Davison proved to be a clever choice because not only was he quite different to Tom Baker, his Doctor was quite different to any of his predecessors. This Doctor was less arrogant than had been seen in the past, a much more reserved and diffident character. Rather than wanting to always be at the very centre of the action, he was frequently content to remain on the sidelines, observing events as they unfolded from a distance. His relationship with his companions was also quite different in many ways and much more collaborative.

‘Planet of Fire’, the penultimate story to feature Peter Davison, is not the best of his time in the role. In many respects it is hampered by the fact that it needs to help to bring one era to an end and set the scene for the new era that was soon to come, preparing the way for the change from the fifth to the sixth Doctor. Turlough leaves the story here and Peri is introduced, complete with numerous gratuitous bikini scenes. There was also what appeared at the time to be a somewhat unsatisfactory final appearance of the Master, at least as played by Anthony Ainley, although in fact it would not be long before his return.

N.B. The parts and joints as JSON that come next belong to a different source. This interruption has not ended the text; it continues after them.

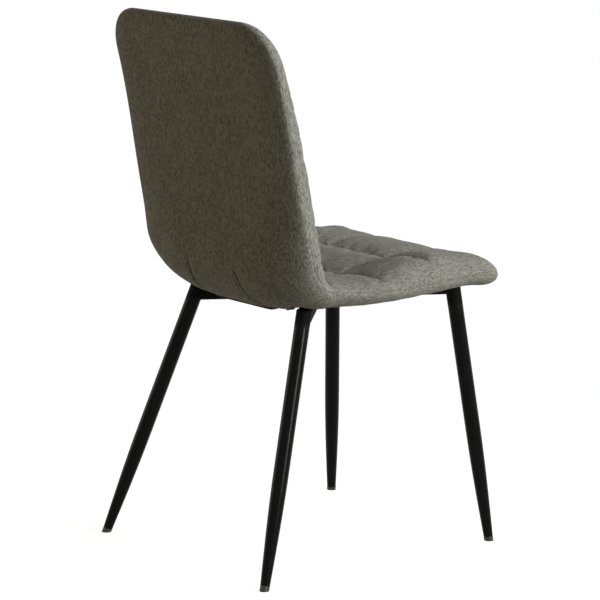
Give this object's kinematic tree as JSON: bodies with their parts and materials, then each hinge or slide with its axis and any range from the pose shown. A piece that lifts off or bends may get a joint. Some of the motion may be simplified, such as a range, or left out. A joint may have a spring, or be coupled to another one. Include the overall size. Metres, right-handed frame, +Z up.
{
  "type": "dining chair",
  "caption": "Armless dining chair: a quilted, padded L-shaped shell on four splayed, tapered black tube legs.",
  "frame": {"origin": "on the floor, under the middle of the chair's outline", "axes": "+Z up, +Y to the chair's front, +X to the sitter's right"},
  "size_m": [0.4578, 0.5088, 0.8855],
  "materials": {
    "fabric": "matt heathered weave",
    "foam": "open-cell foam, inside the cover",
    "plywood": "raw birch plywood, inside the cover",
    "dust_cloth": "thin black non-woven cloth",
    "black_steel": "semi-gloss powder coat",
    "glide_plastic": "satin",
    "zinc_steel": "bright zinc plate",
    "black_oxide": "black oxide"
  },
  "bodies": {
    "root": {"ply_panel": "plywood", "seat_foam": "foam", "back_foam": "foam", "bend_foam": "foam", "rim_foam": "foam", "front_cover": "fabric", "rear_cover": "fabric", "side_band": "fabric", "dust_cover": "dust_cloth", "staples": "zinc_steel", "t_nuts": "zinc_steel", "long_arm": "black_steel", "rear_arm": "black_steel", "front_arm": "black_steel", "bolts": "black_oxide", "lock_washers": "zinc_steel", "washers": "zinc_steel", "plate_rear_left": "black_steel", "leg_rear_left": "black_steel", "glide_rear_left": "glide_plastic", "plate_rear_right": "black_steel", "leg_rear_right": "black_steel", "glide_rear_right": "glide_plastic", "plate_front_left": "black_steel", "leg_front_left": "black_steel", "glide_front_left": "glide_plastic", "plate_front_right": "black_steel", "leg_front_right": "black_steel", "glide_front_right": "glide_plastic"}
  },
  "joints": []
}
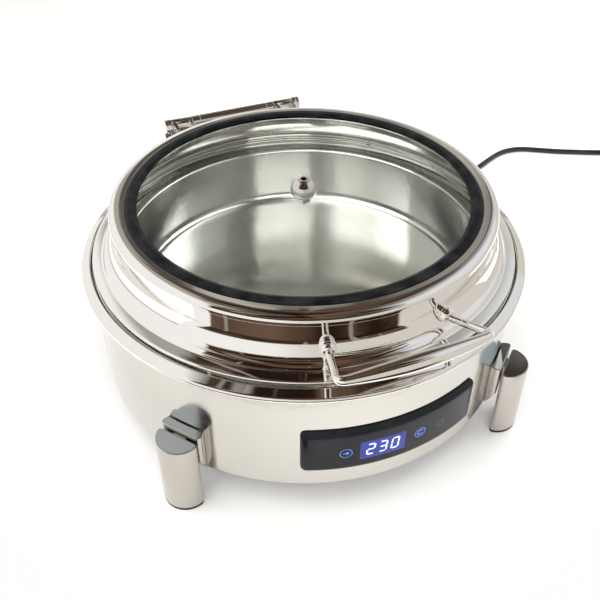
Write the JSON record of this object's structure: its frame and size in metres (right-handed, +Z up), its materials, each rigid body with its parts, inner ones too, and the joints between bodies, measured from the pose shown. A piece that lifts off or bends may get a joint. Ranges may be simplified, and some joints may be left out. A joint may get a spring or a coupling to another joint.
{
  "type": "electric chafing dish",
  "caption": "Round electric chafer: satin drum on split legs, polished hinged lid with a glass window, steam vent, bow handle, touch panel, food pan in a water pan, mains cord.",
  "frame": {"origin": "centre of the drum's axis on the table, under the feet", "axes": "+Z up; -Y is the front, where the handle and the control panel are; +Y is the rear, where the hinge is"},
  "size_m": [0.9217, 0.5522, 0.2331],
  "materials": {
    "satin_steel": "satin polished, warm grey, faintly wavy",
    "mirror_steel": "mirror polished stainless steel",
    "leg_steel": "vertical satin brushing with a mirror polished top",
    "pan_steel": "satin, turned sheen on the floor",
    "plain_steel": "mill finish sheet",
    "bolt_steel": "bright zinc",
    "hinge_chrome": "polished",
    "damper_plastic": "moulded",
    "cast_aluminium": "as cast, faced on top",
    "element_sheath": "oxidised dark sheath",
    "white_ceramic": "glazed ceramic look",
    "brass": "turned",
    "panel_gloss": "piano black, bevelled edge",
    "panel_plastic": "moulded",
    "display_lit": "dark window with lit digits",
    "circuit_board": "solder mask with parts",
    "lead_sleeve": "silicone sleeved wire",
    "gasket_rubber": "semi-matte moulded rubber",
    "foot_rubber": "matte",
    "silicone": "translucent silicone",
    "clear_glass": "clear tempered glass, slightly green",
    "cord_rubber": "smooth black sheath",
    "plug_plastic": "moulded",
    "pin_nickel": "nickel plated"
  },
  "bodies": {
    "base": {"drum_shell": "satin_steel", "drum_rim": "mirror_steel", "water_pan": "pan_steel", "bottom_cover": "plain_steel", "cover_screws": "bolt_steel", "heating_plate": "cast_aluminium", "heating_element": "element_sheath", "thermostat": "white_ceramic", "thermal_cutout": "white_ceramic", "heat_shield": "plain_steel", "shield_studs": "brass", "panel_lens": "panel_gloss", "panel_frame": "panel_plastic", "display_module": "display_lit", "control_board": "circuit_board", "board_posts": "brass", "power_board": "circuit_board", "terminal_block": "white_ceramic", "heater_leads": "lead_sleeve", "leg_tube_1": "leg_steel", "leg_tube_2": "leg_steel", "leg_tube_3": "leg_steel", "leg_tube_4": "leg_steel", "leg_backing_1": "satin_steel", "leg_backing_2": "satin_steel", "leg_backing_3": "satin_steel", "leg_backing_4": "satin_steel", "leg_foot_1": "foot_rubber", "leg_foot_2": "foot_rubber", "leg_foot_3": "foot_rubber", "leg_foot_4": "foot_rubber", "leg_screws": "bolt_steel", "cord_gland": "plug_plastic", "cord_relief": "cord_rubber", "cord": "cord_rubber", "cord_coil": "cord_rubber", "cord_tail": "cord_rubber", "plug_body": "plug_plastic", "plug_pins": "pin_nickel", "hinge_bracket": "hinge_chrome", "hinge_barrel": "hinge_chrome", "hinge_dampers": "damper_plastic", "hinge_pin": "bolt_steel", "hinge_caps": "hinge_chrome", "hinge_screws": "bolt_steel"},
    "lid": {"lid_neck": "mirror_steel", "lid_ring": "mirror_steel", "gasket": "gasket_rubber", "glass": "clear_glass", "vent_knob": "mirror_steel", "knob_seal": "silicone", "knob_nut": "bolt_steel", "handle_bosses": "mirror_steel", "handle_bar": "mirror_steel", "handle_screws": "bolt_steel", "lid_arm_left": "mirror_steel", "lid_arm_right": "mirror_steel", "lid_pads": "silicone"},
    "food_pan": {"food_pan": "pan_steel"}
  },
  "joints": [
    {"name": "lid_hinge", "type": "hinge", "parent": "base", "child": "lid", "pos_m": [0, 0.217, 0.2015], "axis": [-1, 0, 0], "range_deg": [0, 90]},
    {"name": "pan_lift", "type": "slide", "parent": "base", "child": "food_pan", "axis": [0, 0, 1], "range_m": [0, 0.015]}
  ]
}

The story is not an altogether uninteresting one, with its themes of religious belief and intolerance, even if perhaps it is a little flat. There is even some genuine location filming in Lanzarote. It is enlivened by the presence of Peter Wyngarde, who is great value. Wyngarde had been a big star on British television and a larger-than-life one in the late 1960s and early 1970s in ‘Department S’ and its spin-off ‘Jason King’. Barbara Shelley, a familiar face from many British horror films of the 1950s and 1960s, is also featured, although she is underused in a rather inconsequential role.

At the time of Nicola Bryant’s arrival as Peri the producers of the show played down the fact that she is actually British, although she was playing an American character. They were also reluctant to make it known that she was married – oddly enough, to an American, which gave her dual British-American citizenship.